I have heard it said that Satan cannot create: he can only pervert or change what has already been made.  Destruction and degradation are his purview: beneath his hands everything must stagnate, decay, or become twisted to ruin.  In that blighted landscape, what turns the eye and draws the heart?

Life. 

Growth.  A green leaf unfurling from the ashes.  Generation, creation, emergence: the opposite of all that darkness is and does.  And, not coincidentally, the signs of God’s presence anywhere and everywhere.  Where He is, there is water, renewal, promise, newness.

And what does that look like in the day to day?  Making, doing, creating.  Focusing on the good, the beautiful, and the true—and introducing that into the world with our own hands.  Becoming an oasis in a world gone mad.  Giving and rejoicing and producing.  Dancing in exile.

In spite of my best efforts, I miss this. 

I wake up on a work morning and I pick up my phone; I grow weary just looking at the headlines.  I read a critique of the American church with grim empathy and shake my head.  I get tangled up in conversations about bad actors at work.  I think about everything I have to do.  I groan under my tasks.  And then, because those things make me feel bad and tired, I pick up the phone even more to distract myself.

Many people seem to think establishing the kingdom of Christ on earth is about fighting.  Like Peter, with self-righteous anger, they draw swords and charge the strongholds of darkness, believing that God wants us to take in bloody arms the business of bringing the kingdom to earth through force, or politics, or sheer strength of will. 

But Christ tells us the kingdom has come.

Maybe, then, what will speak to the presence of the kingdom is the force of our joy.  Our ability to make and do and laugh and love and enjoy in the midst of a dying world.  The presence of life, of creation, of promise and brightness: of good, lovely, wonderful things.  A singing, dancing, giving, joyous people: what would that look like, now?
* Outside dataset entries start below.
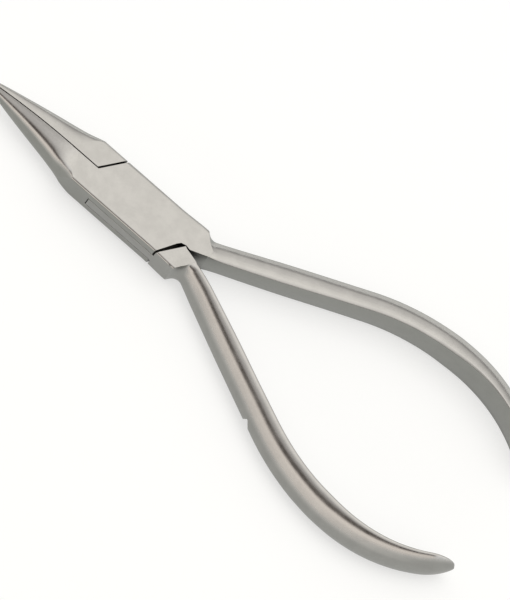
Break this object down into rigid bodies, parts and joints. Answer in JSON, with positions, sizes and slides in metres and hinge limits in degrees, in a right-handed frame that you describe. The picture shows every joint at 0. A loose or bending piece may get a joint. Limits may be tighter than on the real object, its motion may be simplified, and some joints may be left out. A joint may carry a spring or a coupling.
{
  "type": "flat nose pliers",
  "caption": "Slim orthodontic flat nose pliers: box joint on a flush pin, long tapered jaws with flat gripping faces and bowed handles, jaws closed.",
  "frame": {"origin": "on the pivot axis, at the joint's back face", "axes": "+X from the pivot to the jaw tips along the closed jaws, +Y to the side of the slotted half's jaw, +Z along the pivot axis to the front face"},
  "size_m": [0.1371, 0.0532, 0.0092],
  "materials": {
    "slotted_half_steel": "satin, fine blasted",
    "tongue_half_steel": "satin, fine blasted",
    "pivot_pin_steel": "satin, ground flush"
  },
  "bodies": {
    "slotted_half": {"slotted_half": "slotted_half_steel", "pivot_pin": "pivot_pin_steel"},
    "tongue_half": {"tongue_half": "tongue_half_steel"}
  },
  "joints": [
    {"name": "jaw_pivot", "type": "hinge", "parent": "slotted_half", "child": "tongue_half", "pos_m": [0, 0, 0.0037], "axis": [0, 0, -1], "range_deg": [0, 30]}
  ]
}
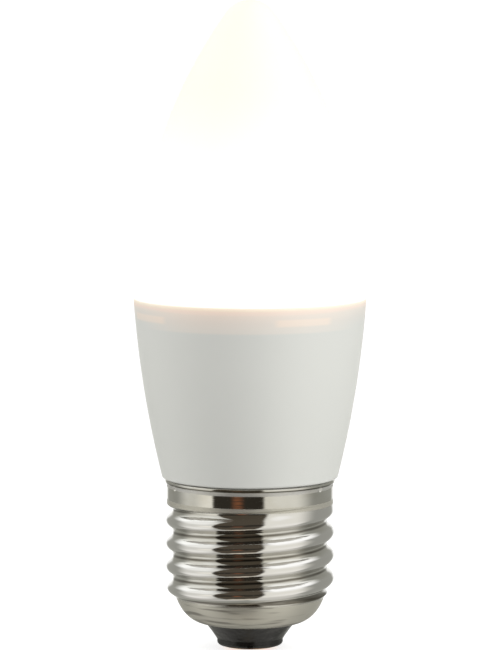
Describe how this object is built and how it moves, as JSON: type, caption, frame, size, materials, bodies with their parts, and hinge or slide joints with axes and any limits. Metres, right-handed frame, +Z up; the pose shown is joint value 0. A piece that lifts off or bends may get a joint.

All the believers I have loved, who poured life into me, were radiant.  They loved their lives and they loved giving their lives away; even in sorrow they wore joy.  Empire troubled them little; suffering they expected; they faced it with uplifted faces.  They walked in the image of God, and even those who did not believe could see it.  They didn’t need to speak a word of testimony, though they would and could; their lives testified.
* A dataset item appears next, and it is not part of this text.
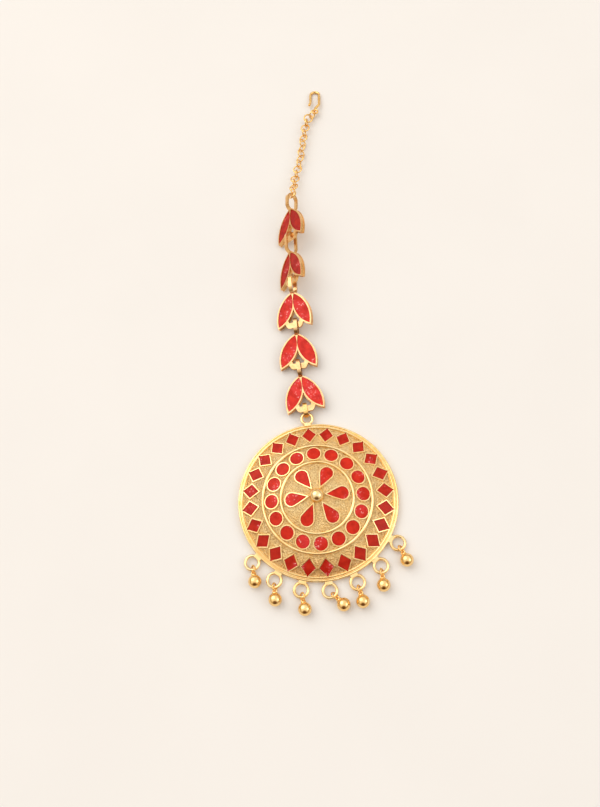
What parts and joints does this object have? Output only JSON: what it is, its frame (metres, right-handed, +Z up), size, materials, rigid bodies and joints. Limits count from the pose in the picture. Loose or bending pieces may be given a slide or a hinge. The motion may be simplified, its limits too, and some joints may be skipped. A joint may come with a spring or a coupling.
{
  "type": "maang tikka",
  "caption": "Maang tikka laid flat: a domed round enamelled pendant with ball drops, double-leaf enamelled links, a short round cable chain and a wire hair hook.",
  "frame": {"origin": "on the surface that it lies on, under the middle of the whole piece's footprint", "axes": "+Y from the pendant towards the hair hook, +Z up out of the pendant's face, +X to the right seen from above"},
  "size_m": [0.0472, 0.1724, 0.0096],
  "materials": {
    "gold": "gilded cast brass, bright rims over a fine stippled ground",
    "gold_wire": "gilded wire, bright",
    "gold_polished": "gilded, polished",
    "red_enamel": "glossy red enamel",
    "glitter_enamel": "glossy red enamel with fine glitter"
  },
  "bodies": {
    "root": {"pendant": "gold", "diamond_enamel": "red_enamel", "dot_enamel": "red_enamel", "petal_enamel_1": "red_enamel", "petal_enamel_2": "red_enamel", "petal_enamel_3": "red_enamel", "petal_enamel_4": "red_enamel", "petal_enamel_5": "red_enamel", "petal_enamel_6": "red_enamel", "drop_ring_1": "gold_wire", "drop_ball_1": "gold_polished", "drop_ring_2": "gold_wire", "drop_ball_2": "gold_polished", "drop_ring_3": "gold_wire", "drop_ball_3": "gold_polished", "drop_ring_4": "gold_wire", "drop_ball_4": "gold_polished", "drop_ring_5": "gold_wire", "drop_ball_5": "gold_polished", "drop_ring_6": "gold_wire", "drop_ball_6": "gold_polished", "drop_ring_7": "gold_wire", "drop_ball_7": "gold_polished", "leaf_link_1": "gold", "leaf_enamel_1": "glitter_enamel", "leaf_link_2": "gold", "leaf_enamel_2": "glitter_enamel", "leaf_link_3": "gold", "leaf_enamel_3": "glitter_enamel", "leaf_link_4": "gold", "leaf_enamel_4": "glitter_enamel", "leaf_link_5": "gold", "leaf_enamel_5": "glitter_enamel", "pendant_link": "gold_wire", "chain": "gold_wire", "jump_ring": "gold_wire", "hook_link": "gold_wire", "hook": "gold_wire"}
  },
  "joints": []
}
I have often thought to myself I don’t have the ability to live like that.  But I think I do, when I draw from the right wells.  On a day like today, when I abandoned the things that drew me into darkness and cultivated the good and the beautiful and the true, I brim over with joy and calm.  Nothing has changed, but God speaks to us in and through these spaces. 

To be the work of the Spirit in the world, we must draw from the Spirit—not every now and again, not five minutes a day, but as deeply and frequently as we are able.  To demand from ourselves a focus on the good, the beautiful, and the true orients us to become that ourselves in the world.

Where is that, in your life?  Where could there be more of it?  What can we abandon to exchange for life and joy and richness?

Surely being intentional in that godly focus will change the people we become, and allow more room for Christ to shine through us in a world that so badly needs it.